University of Texas at Dallas

Bayesian and asymptotically optimal change-point detection in single and multiple channels

Classical change-point problems deal with identifying and estimating sudden changes in the distribution of observed data sequences. Analysis can be done retrospectively, for changes that occurred in the past, or sequentially, in real time, in which case one looks for a stopping time signaling an abrupt change. Change-points typically occur at random moments, and some prior information about them is often available, implying the need for Bayesian procedures.

Bayesian sequential change-point detection problem is studied for scalar and vector-valued data, where each component can experience a sudden change. The loss function penalizes for false alarms and detection delays, and the penalty increases with each missed change-point.

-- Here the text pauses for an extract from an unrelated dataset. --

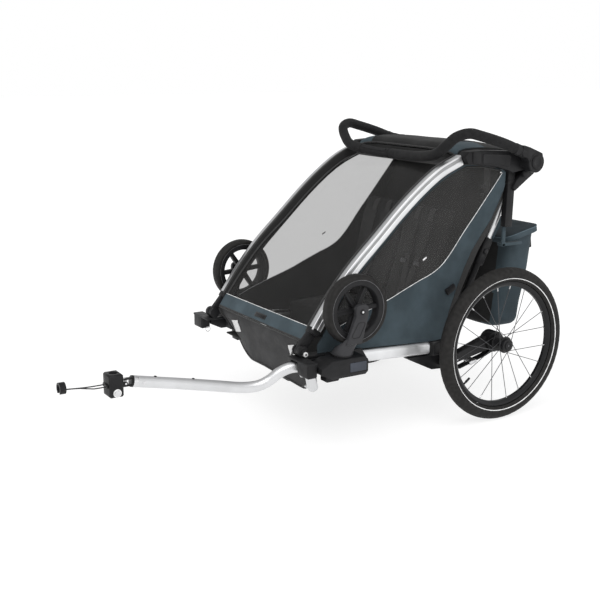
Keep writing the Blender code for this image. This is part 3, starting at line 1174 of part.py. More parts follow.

For wide classes of stochastic processes, with or without nuisance parameters, asymptotically pointwise optimal (APO) stopping rules are obtained, translating the classical concept of Bickel and Yahav to sequential change-point detection. These APO rules are attractive because of their simple analytic form, straightforward computation, and weak assumptions.

Application of new methods in environmental science, finance, epidemiology, and energy disaggregation will be shown. These models often involve nuisance parameters, time-dependence, nonstationarity, and rather complex prior distributions. Proposed APO rules can operate under these conditions, achieving asymptotic optimality.

Apr 18

Jufen Chu and Sam Efromovich

University of Texas at Dallas

Hazard rate estimation for left truncated and right censored data and superefficiency in nonparametric estimation

(The first part will be presented by Jufen Chu and the second part will be presented by Sam Efromovich)

Abstract of first part:

Nonparametric estimation of a hazard rate from left truncated and right censored data is a typical situation in applications, and a number of consistent and rate-optimal estimators, under the mean integrated squared error (MISE) criterion, have been proposed. It is known that, under a mild assumption, neither truncation nor censoring affects the rate of the MISE convergence. Hence a sharp constant of the MISE convergence is needed to create a benchmark for an estimator.

This work develops the theory of sharp minimax nonparametric estimation of the hazard rate
with left truncated and right censored data. It is shown how left truncation and right censoring affect the MISE.
The proposed data-driven sharp minimax estimator adapts to smoothness of an underlying hazard rate and
it also adapts to unknown distributions of the truncating and censoring random variables.
Performance of the proposed estimator is illustrated via analysis of simulated and real data, and
for real data nonparametric estimates are complemented by hypotheses testing and confidence bands.

The abstract of second part:

Superefficiency in nonparametric estimation and new rates under a shrinking minimax.

Apr 25

Smirnova Ekaterina

University of Texas at Dallas

Wavelet Estimation: Theory and Application to fMRI data

New theoretical results on wavelet estimation, concerning new minimax rates, adaptive estimation and estimation of large-p-small-n cross-correlation matrices are presented. Theoretical results and the estimators are used for the analysis of fMRI images obtained in the study of neuroplasticity. Traditionally these studies are based on averaging images over large areas in right and left hemispheres and then finding a single cross-correlation function. It is proposed to conduct such an analysis based on a voxel-to-voxel level which immediately yields large cross-correlation matrices. The results allow us not only conclude that during fMRI experiments there is a change in cross-correlation between left and right hemispheres (the fact well known in the literature), but that we can also enrich our understanding how neural pathways are activated on a single voxel-to-voxel level.

May 2

Bhargab Chattopadhyay

University of Texas at Dallas

Sequential Estimation of Gini Index

Economic inequality arises due to the inequality in the distribution of income and assets among individuals or groups within a society, or region or even between countries. For continuous evaluation of different economic policies taken by the government, computation of Gini index periodically for the whole country or state or region is very important. But not all countries can afford or do not collect data from households in a relatively large scale periodically.

In order to compute Gini index for a particular country or a region at given time, a procedure is needed which will minimize both the error of estimation as well as the cost of sampling without any assuming any income distribution. It is well known that error in estimation decreases when the sample size increases which in turn will increase the overall cost of sampling. In the same way, if one wants to minimize the cost of sampling, then one has to use a smaller sample size which in turn will increase the error of estimation. So, a procedure is required which will act as a trade-off between the estimation accuracy and the sampling cost.